From the line containing "Recreate this object" through the line containing "SEAM_HEIGHT = 9.0", retype each line exactly; include both end lines and nothing beyond them.

### RECORDED INFORMATION
== == ==

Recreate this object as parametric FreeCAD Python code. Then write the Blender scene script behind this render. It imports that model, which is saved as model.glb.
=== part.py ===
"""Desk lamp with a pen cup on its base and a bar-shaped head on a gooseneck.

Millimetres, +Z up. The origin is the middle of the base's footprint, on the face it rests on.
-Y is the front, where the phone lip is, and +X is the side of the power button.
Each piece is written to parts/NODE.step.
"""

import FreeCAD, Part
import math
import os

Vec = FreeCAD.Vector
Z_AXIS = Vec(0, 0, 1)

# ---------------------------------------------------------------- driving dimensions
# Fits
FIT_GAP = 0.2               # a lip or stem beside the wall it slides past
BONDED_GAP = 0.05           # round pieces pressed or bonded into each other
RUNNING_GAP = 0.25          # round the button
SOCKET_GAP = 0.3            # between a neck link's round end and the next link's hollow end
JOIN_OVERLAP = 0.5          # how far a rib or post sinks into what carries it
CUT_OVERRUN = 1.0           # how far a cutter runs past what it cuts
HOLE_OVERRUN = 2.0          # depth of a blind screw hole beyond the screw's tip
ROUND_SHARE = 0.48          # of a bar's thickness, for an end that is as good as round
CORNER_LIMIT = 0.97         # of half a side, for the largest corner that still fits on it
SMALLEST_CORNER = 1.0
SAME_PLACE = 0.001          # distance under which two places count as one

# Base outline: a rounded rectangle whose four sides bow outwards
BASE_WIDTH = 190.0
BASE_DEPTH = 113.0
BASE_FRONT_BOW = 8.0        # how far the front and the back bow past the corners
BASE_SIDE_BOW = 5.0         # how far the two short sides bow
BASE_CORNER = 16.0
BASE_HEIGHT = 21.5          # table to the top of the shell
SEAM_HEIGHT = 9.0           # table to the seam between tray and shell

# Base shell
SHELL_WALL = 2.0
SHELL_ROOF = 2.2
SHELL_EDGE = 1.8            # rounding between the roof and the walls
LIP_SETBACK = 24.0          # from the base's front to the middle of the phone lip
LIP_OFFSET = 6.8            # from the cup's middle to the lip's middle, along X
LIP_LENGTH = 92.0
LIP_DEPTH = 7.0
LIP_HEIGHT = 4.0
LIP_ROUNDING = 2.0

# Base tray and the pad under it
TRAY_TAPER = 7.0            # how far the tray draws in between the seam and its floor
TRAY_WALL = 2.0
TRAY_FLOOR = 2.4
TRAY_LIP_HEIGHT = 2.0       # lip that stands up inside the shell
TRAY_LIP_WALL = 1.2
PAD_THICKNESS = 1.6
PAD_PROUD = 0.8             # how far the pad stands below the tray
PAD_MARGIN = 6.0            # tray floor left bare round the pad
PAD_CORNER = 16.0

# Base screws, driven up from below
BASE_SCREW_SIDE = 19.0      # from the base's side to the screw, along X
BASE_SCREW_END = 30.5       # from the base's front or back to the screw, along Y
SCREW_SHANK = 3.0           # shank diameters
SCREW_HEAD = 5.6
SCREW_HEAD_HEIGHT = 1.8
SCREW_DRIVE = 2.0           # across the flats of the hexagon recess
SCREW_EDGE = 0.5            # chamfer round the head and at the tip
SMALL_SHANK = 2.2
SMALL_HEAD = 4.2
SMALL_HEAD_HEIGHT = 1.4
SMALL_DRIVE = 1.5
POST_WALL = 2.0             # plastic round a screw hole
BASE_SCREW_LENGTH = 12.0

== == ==

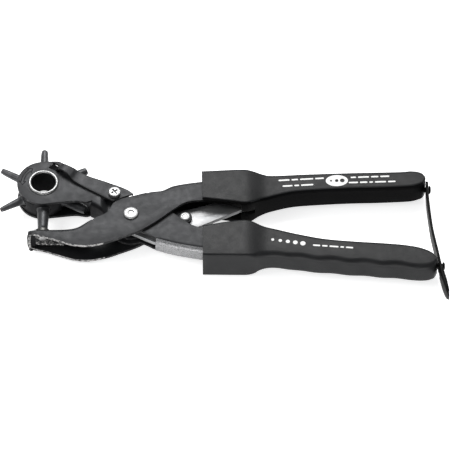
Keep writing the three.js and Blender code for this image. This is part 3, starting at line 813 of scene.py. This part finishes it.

== == ==

### SOLUTION BELOW
Recreate this object as parametric FreeCAD Python code. Then write the Blender scene script behind this render. It imports that model, which is saved as model.glb.
=== part.py ===
"""Desk lamp with a pen cup on its base and a bar-shaped head on a gooseneck.

Millimetres, +Z up. The origin is the middle of the base's footprint, on the face it rests on.
-Y is the front, where the phone lip is, and +X is the side of the power button.
Each piece is written to parts/NODE.step.
"""

import FreeCAD, Part
import math
import os

Vec = FreeCAD.Vector
Z_AXIS = Vec(0, 0, 1)

# ---------------------------------------------------------------- driving dimensions
# Fits
FIT_GAP = 0.2               # a lip or stem beside the wall it slides past
BONDED_GAP = 0.05           # round pieces pressed or bonded into each other
RUNNING_GAP = 0.25          # round the button
SOCKET_GAP = 0.3            # between a neck link's round end and the next link's hollow end
JOIN_OVERLAP = 0.5          # how far a rib or post sinks into what carries it
CUT_OVERRUN = 1.0           # how far a cutter runs past what it cuts
HOLE_OVERRUN = 2.0          # depth of a blind screw hole beyond the screw's tip
ROUND_SHARE = 0.48          # of a bar's thickness, for an end that is as good as round
CORNER_LIMIT = 0.97         # of half a side, for the largest corner that still fits on it
SMALLEST_CORNER = 1.0
SAME_PLACE = 0.001          # distance under which two places count as one

# Base outline: a rounded rectangle whose four sides bow outwards
BASE_WIDTH = 190.0
BASE_DEPTH = 113.0
BASE_FRONT_BOW = 8.0        # how far the front and the back bow past the corners
BASE_SIDE_BOW = 5.0         # how far the two short sides bow
BASE_CORNER = 16.0
BASE_HEIGHT = 21.5          # table to the top of the shell
SEAM_HEIGHT = 9.0           # table to the seam between tray and shell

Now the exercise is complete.